As far as small tower PCs go, this one is very stylish and won't take up too much space on a desk. It's 39cm tall and 41cm deep and it's not too heavy. It feels solidly constructed and it has a front panel that incorporates a handle so that you can carry it conveniently when you need to set up a new station or pull a machine out for repair. The side panel can be easily removed thanks to the use of thumbscrews. The case itself isn't tool-less though; you'll have to bust out the screwdriver if you ever need to replace the hard drive.

There is one hard drive installed in a drive cage that can only be described as 'vertical'. The drive is screwed in to the side of the cage vertically, with four screws attached to the underside of the drive, which faces the open side of the case. This design makes it a little easier to manoeuvre the drive out of the case; you won't have to dodge the graphics card and any other motherboard connectors. There is room in the cage for two drives to be installed.

A DVD burner is installed in the 5.25in bay at the top of the case and it has one of the strongest motors we have ever seen. The tray ejects and closes almost as soon as you hit the button — there is very little lag.
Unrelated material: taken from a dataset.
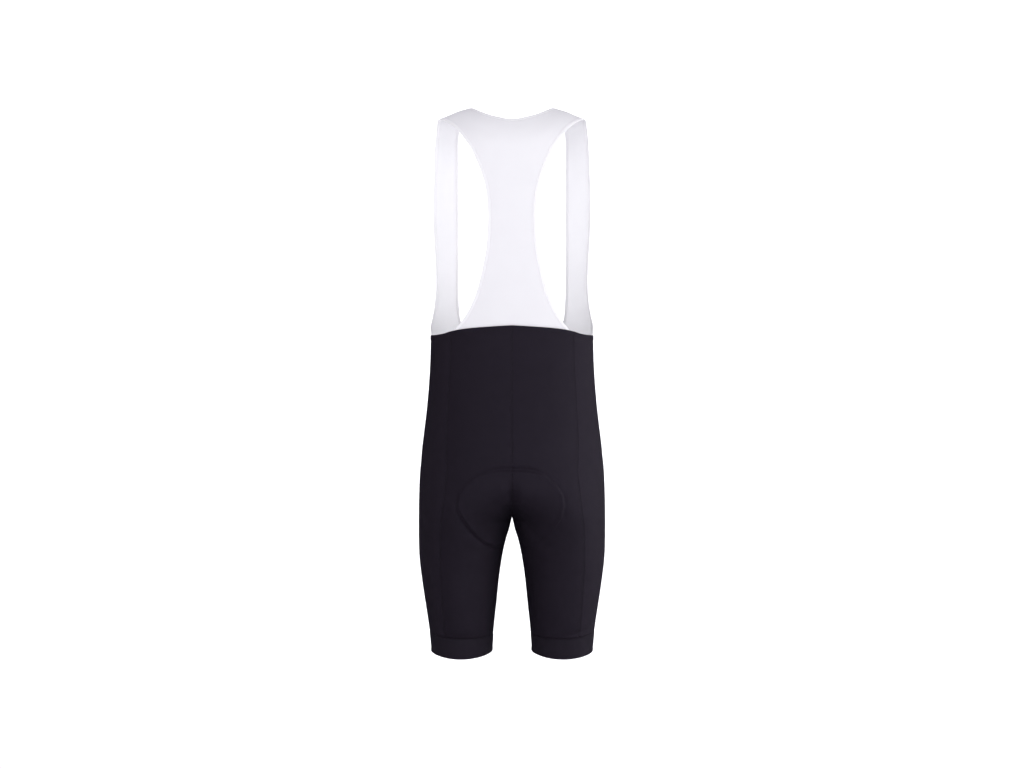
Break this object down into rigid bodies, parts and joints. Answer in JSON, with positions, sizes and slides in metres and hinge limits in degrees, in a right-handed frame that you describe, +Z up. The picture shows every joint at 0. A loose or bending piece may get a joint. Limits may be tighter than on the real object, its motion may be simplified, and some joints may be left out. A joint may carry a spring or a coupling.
{
  "type": "cycling bib shorts",
  "caption": "Close-fitting black cycling bib shorts, hollow and filled out as if worn, with a white hourglass bib back, front straps, leg bands and an inner seat pad.",
  "frame": {"origin": "midway between the two shoulder ridges, where the wearer's shoulders carry the straps", "axes": "+Z up, the back of the garment faces -Y, the wearer's right is +X"},
  "size_m": [0.316, 0.237, 0.9249],
  "materials": {
    "black_knit": "smooth matt stretch warp knit with a slight sheen",
    "black_elastic": "dense elastic band with a fine rib",
    "pad_foam": "moulded foam under a brushed knit face",
    "white_mesh": "white stretch mesh, fine and matt",
    "white_elastic": "flat white elastic binding"
  },
  "bodies": {
    "root": {"shorts_back_right": "black_knit", "shorts_back_left": "black_knit", "shorts_side_right": "black_knit", "shorts_side_left": "black_knit", "shorts_front_right": "black_knit", "shorts_front_left": "black_knit", "leg_band_right": "black_elastic", "leg_band_left": "black_elastic", "seat_pad": "pad_foam", "bib_back": "white_mesh", "strap_right": "white_mesh", "strap_left": "white_mesh", "armhole_binding_right": "white_elastic", "armhole_binding_left": "white_elastic", "neck_binding": "white_elastic"}
  },
  "joints": []
}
Just under the DVD burner is an SD card reader some easy-access ports: two USB 2.0 ports and headphone and microphone ports.

The assembly of the machine is basic. Some cables have been lazily tied and the system just looks a little messy overall — even a screw was missing from the DVD burner mount. That said, you probably don't want too much neatness in a system like this in case you need to quickly service it. As it stands, all you have to do re-arrange the cables is cut off the cable ties holding them together. The motherboard has two memory slots and two unoccupied PCI Express x1 slots for expansion.

All up, this is a simple machine with a decent configuration that's well suited for business use. It doesn't have fancy features such as USB 3.0, and it even holds on to some relics from the past, such as PS/2. You get four USB 2.0 ports, Gigabit Ethernet, DVI, DisplayPort, and analogue audio ports, as well as a corded keyboard and mouse.